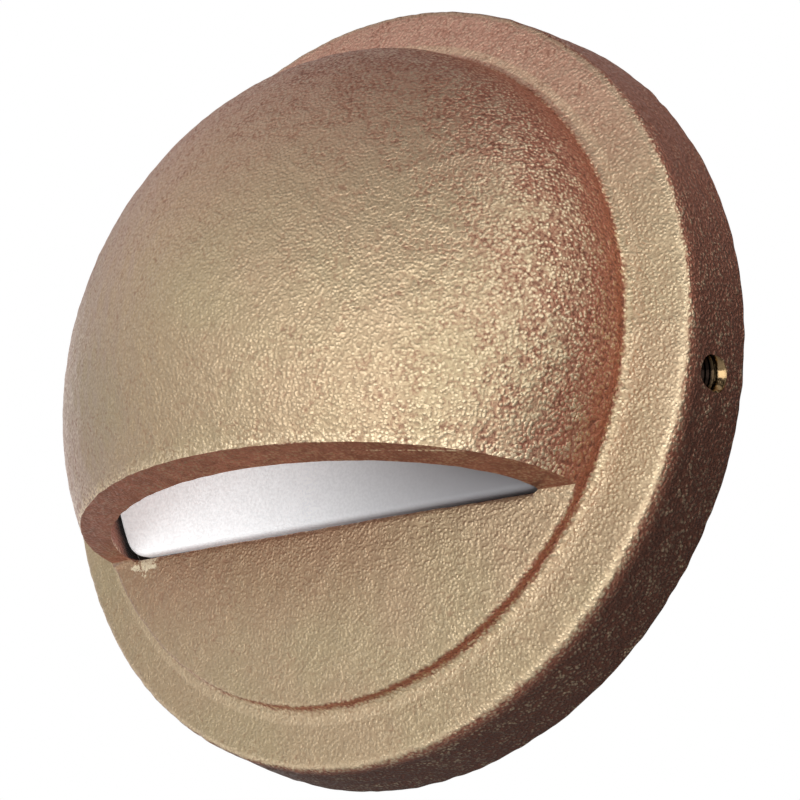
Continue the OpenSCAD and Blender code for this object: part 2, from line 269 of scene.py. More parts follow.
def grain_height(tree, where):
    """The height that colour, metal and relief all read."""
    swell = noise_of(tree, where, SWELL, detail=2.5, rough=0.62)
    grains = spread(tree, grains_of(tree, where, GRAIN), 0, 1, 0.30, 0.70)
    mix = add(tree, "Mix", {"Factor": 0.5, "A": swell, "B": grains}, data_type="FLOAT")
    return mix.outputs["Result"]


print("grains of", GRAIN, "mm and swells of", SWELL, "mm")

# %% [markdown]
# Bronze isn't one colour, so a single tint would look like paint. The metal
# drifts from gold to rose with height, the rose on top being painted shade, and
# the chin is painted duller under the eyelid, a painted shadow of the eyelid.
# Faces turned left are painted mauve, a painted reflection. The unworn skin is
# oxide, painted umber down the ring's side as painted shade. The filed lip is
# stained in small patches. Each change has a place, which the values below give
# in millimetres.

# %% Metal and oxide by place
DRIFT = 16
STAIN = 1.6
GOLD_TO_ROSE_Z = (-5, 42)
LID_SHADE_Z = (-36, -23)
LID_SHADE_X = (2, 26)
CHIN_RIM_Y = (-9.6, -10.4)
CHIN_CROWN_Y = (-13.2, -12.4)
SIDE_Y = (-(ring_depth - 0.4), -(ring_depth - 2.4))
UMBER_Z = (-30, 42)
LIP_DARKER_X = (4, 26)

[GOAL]
Count the lines of the data that include the string "from", and give only that number.

[THE COMPLETED TASK]
2